### Data provided
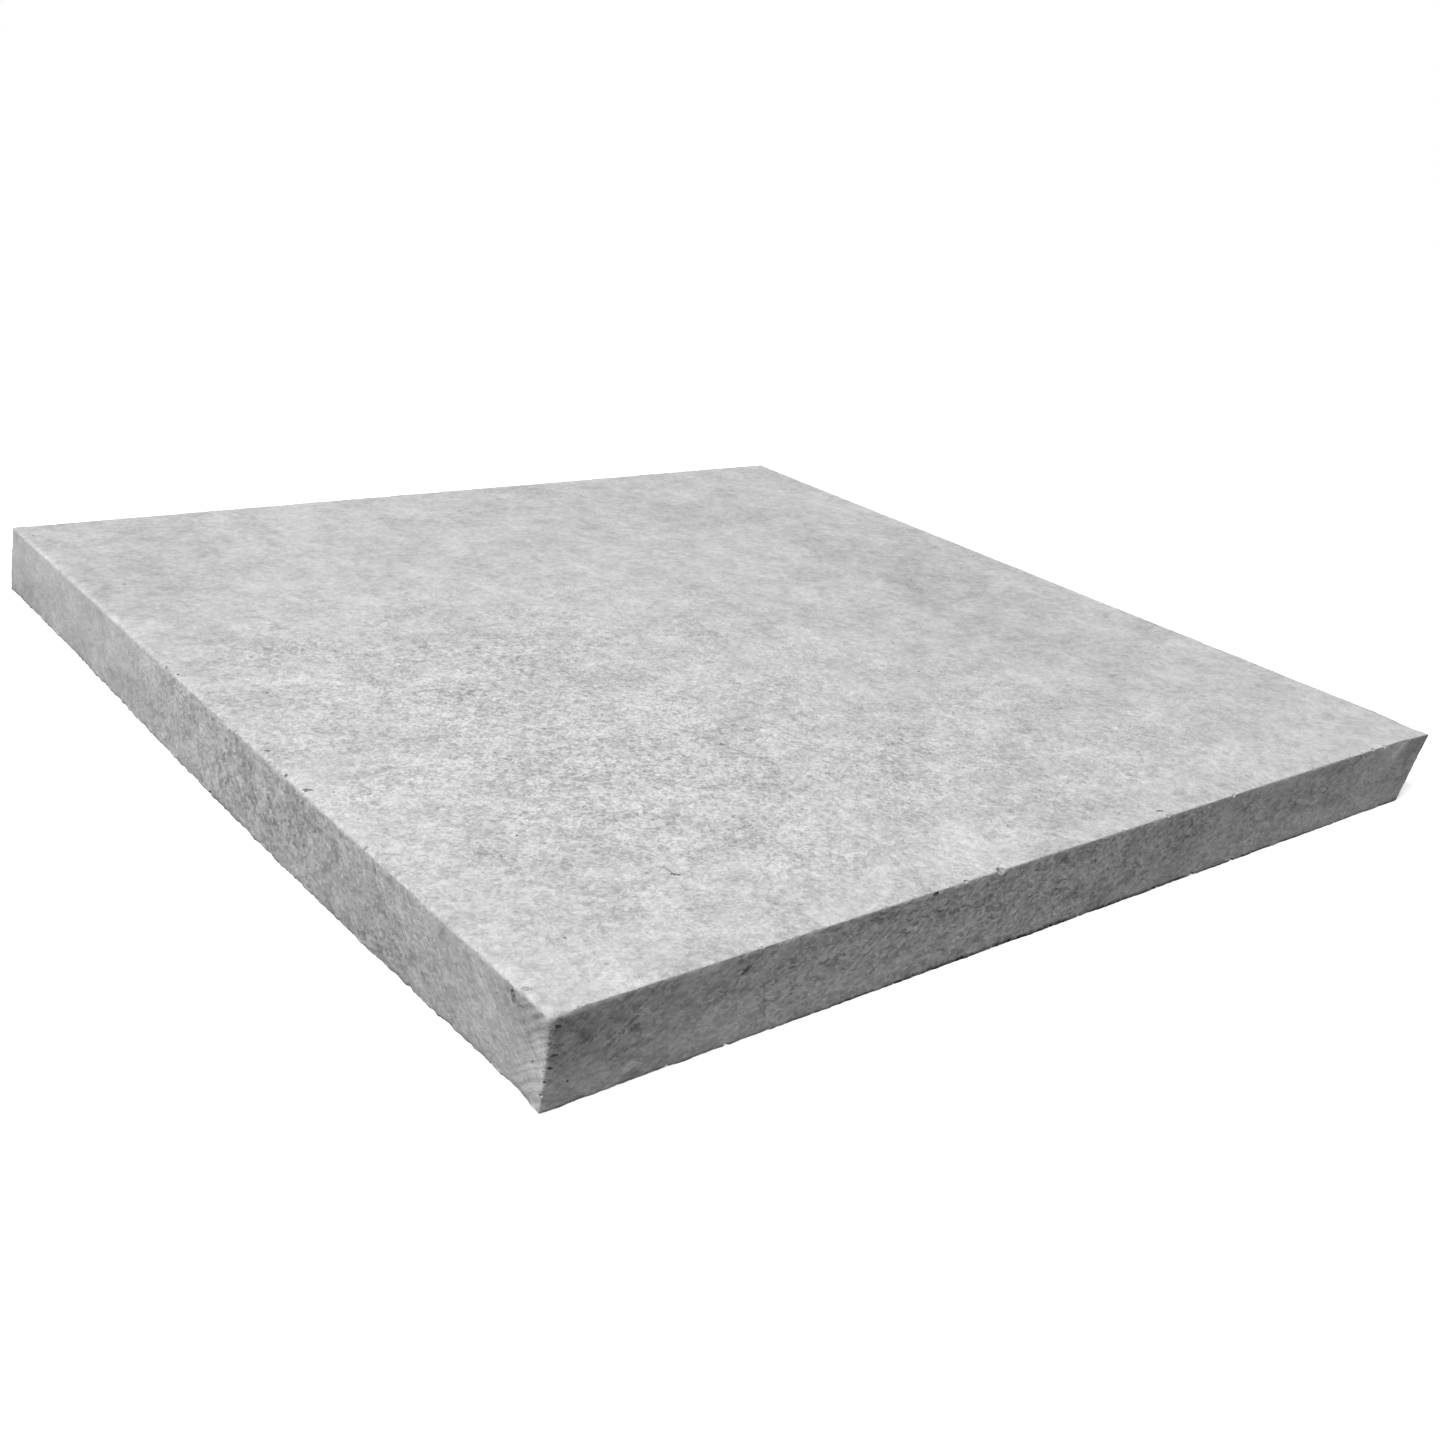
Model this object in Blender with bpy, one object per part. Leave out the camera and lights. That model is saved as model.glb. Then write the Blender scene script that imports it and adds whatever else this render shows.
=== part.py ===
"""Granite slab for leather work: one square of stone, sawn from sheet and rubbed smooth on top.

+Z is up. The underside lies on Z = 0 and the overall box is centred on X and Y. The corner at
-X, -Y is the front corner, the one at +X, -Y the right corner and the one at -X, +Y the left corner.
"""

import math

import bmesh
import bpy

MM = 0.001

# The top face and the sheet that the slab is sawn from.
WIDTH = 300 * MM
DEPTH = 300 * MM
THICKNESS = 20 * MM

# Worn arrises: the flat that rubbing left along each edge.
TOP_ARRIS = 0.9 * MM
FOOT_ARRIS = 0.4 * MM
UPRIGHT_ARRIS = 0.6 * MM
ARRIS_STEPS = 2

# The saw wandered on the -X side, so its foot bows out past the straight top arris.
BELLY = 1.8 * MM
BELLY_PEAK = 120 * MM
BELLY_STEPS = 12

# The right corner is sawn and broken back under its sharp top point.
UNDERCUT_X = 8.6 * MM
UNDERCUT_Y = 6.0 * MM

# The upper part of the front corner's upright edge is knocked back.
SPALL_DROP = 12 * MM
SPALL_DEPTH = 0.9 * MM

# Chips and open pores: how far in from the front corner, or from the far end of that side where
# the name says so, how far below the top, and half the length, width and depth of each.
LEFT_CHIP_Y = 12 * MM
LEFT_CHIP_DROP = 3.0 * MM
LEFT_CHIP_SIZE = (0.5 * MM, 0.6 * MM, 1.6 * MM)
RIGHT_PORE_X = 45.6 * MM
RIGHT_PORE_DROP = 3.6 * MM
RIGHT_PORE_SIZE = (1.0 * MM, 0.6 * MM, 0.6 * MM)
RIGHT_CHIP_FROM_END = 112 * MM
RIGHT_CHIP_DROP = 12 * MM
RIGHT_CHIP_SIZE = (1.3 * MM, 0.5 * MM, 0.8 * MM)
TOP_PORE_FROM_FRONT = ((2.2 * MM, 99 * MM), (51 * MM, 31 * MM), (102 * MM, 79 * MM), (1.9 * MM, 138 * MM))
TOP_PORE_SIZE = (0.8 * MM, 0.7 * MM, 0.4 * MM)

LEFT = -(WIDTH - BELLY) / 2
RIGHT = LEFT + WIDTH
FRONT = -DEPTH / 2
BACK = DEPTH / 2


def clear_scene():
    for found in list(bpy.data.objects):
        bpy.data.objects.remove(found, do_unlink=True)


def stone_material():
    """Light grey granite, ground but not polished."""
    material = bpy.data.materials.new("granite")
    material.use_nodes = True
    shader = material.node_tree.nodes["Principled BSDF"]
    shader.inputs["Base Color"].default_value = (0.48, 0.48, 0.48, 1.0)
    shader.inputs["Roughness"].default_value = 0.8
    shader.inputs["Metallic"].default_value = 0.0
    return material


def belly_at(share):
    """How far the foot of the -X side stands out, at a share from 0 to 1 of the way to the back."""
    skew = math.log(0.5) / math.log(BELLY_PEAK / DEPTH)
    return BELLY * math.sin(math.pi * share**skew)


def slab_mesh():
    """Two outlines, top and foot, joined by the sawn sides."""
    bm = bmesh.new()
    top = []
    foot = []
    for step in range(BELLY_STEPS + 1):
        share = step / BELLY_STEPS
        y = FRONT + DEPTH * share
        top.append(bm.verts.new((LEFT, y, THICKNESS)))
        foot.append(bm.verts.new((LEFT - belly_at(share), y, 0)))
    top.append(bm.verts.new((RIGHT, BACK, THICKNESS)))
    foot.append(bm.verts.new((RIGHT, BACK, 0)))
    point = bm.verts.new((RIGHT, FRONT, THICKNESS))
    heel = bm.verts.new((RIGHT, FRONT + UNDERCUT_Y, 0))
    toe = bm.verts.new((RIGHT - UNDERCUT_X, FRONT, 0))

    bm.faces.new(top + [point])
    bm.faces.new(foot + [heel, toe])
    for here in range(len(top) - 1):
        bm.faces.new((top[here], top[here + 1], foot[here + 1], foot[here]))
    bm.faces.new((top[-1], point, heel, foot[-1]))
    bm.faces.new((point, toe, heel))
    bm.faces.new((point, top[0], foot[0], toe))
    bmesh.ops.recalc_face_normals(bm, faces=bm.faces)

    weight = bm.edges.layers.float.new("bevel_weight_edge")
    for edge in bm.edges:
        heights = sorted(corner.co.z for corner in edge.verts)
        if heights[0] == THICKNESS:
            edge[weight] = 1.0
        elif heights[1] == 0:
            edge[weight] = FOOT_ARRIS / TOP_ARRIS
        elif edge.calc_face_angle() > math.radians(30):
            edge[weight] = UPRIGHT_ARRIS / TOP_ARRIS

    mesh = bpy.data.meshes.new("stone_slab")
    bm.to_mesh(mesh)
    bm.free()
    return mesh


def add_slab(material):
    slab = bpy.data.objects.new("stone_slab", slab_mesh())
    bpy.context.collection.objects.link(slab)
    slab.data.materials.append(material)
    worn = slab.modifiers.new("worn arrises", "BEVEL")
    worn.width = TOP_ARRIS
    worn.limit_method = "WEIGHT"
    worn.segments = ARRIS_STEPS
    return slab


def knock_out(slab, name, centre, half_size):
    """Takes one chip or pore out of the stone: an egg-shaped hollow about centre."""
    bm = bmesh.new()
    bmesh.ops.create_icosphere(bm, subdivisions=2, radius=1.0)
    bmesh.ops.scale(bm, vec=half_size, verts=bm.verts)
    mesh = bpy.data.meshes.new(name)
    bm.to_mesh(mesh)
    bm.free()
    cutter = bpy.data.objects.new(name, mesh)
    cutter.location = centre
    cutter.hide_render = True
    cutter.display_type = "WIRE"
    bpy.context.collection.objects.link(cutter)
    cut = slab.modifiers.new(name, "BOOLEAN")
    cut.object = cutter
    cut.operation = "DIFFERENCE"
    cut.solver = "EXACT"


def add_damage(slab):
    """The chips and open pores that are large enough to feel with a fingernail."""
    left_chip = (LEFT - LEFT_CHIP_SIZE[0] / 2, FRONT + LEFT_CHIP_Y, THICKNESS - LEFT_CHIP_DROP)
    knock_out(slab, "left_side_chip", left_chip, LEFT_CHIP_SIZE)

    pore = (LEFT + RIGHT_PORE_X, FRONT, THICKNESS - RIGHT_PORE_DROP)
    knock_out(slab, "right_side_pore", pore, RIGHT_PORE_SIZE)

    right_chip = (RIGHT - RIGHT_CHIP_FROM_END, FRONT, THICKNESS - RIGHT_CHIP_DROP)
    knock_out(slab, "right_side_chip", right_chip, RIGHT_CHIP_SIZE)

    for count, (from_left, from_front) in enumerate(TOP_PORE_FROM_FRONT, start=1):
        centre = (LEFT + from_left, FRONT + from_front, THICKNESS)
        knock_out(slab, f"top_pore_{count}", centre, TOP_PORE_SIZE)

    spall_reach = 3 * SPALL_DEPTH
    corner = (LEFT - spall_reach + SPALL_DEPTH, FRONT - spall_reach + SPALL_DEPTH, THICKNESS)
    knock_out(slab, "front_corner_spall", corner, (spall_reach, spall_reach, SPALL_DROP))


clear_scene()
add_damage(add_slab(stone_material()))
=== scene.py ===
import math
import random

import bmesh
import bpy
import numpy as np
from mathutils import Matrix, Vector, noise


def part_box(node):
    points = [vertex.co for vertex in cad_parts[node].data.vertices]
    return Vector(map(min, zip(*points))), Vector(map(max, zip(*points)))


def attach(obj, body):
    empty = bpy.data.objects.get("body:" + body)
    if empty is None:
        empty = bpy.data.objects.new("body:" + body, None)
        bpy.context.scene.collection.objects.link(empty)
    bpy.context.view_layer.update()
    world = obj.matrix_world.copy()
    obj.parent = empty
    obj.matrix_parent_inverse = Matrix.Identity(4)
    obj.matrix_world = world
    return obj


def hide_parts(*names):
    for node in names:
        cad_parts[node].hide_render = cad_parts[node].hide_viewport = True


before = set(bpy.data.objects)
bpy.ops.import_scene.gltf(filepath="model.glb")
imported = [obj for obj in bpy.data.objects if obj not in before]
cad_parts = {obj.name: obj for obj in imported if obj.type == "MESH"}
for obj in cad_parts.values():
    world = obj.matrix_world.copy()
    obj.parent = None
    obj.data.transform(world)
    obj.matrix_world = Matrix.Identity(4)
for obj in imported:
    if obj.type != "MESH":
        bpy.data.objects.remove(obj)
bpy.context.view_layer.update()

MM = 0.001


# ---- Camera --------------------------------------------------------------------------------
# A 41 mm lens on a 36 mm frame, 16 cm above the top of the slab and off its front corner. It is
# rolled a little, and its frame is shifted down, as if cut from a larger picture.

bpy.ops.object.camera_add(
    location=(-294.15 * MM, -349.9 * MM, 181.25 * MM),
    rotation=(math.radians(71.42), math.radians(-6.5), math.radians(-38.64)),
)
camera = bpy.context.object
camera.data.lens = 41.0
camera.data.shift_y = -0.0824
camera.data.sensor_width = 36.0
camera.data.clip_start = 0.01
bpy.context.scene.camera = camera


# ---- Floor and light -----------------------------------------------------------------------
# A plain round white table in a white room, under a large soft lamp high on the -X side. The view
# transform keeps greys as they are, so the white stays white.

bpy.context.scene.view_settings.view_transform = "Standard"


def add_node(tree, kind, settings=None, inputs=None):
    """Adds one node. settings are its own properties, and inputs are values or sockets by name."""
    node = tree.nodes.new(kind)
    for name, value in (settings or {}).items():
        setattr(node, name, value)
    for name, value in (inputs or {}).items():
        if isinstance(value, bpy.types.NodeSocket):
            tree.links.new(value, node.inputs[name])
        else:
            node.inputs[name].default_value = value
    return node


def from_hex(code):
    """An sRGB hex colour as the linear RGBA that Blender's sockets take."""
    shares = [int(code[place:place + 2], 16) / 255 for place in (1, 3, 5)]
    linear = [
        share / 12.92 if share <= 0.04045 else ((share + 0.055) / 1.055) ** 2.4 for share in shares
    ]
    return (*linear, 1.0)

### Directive
Starting at the line that contains "right_chip = (RIGHT", set down every line up to and including the line that contains "before = set(bpy.data.objects)", exactly as given, and no other line.

### Reply to the task
    right_chip = (RIGHT - RIGHT_CHIP_FROM_END, FRONT, THICKNESS - RIGHT_CHIP_DROP)
    knock_out(slab, "right_side_chip", right_chip, RIGHT_CHIP_SIZE)

    for count, (from_left, from_front) in enumerate(TOP_PORE_FROM_FRONT, start=1):
        centre = (LEFT + from_left, FRONT + from_front, THICKNESS)
        knock_out(slab, f"top_pore_{count}", centre, TOP_PORE_SIZE)

    spall_reach = 3 * SPALL_DEPTH
    corner = (LEFT - spall_reach + SPALL_DEPTH, FRONT - spall_reach + SPALL_DEPTH, THICKNESS)
    knock_out(slab, "front_corner_spall", corner, (spall_reach, spall_reach, SPALL_DROP))


clear_scene()
add_damage(add_slab(stone_material()))
=== scene.py ===
import math
import random

import bmesh
import bpy
import numpy as np
from mathutils import Matrix, Vector, noise


def part_box(node):
    points = [vertex.co for vertex in cad_parts[node].data.vertices]
    return Vector(map(min, zip(*points))), Vector(map(max, zip(*points)))


def attach(obj, body):
    empty = bpy.data.objects.get("body:" + body)
    if empty is None:
        empty = bpy.data.objects.new("body:" + body, None)
        bpy.context.scene.collection.objects.link(empty)
    bpy.context.view_layer.update()
    world = obj.matrix_world.copy()
    obj.parent = empty
    obj.matrix_parent_inverse = Matrix.Identity(4)
    obj.matrix_world = world
    return obj


def hide_parts(*names):
    for node in names:
        cad_parts[node].hide_render = cad_parts[node].hide_viewport = True


before = set(bpy.data.objects)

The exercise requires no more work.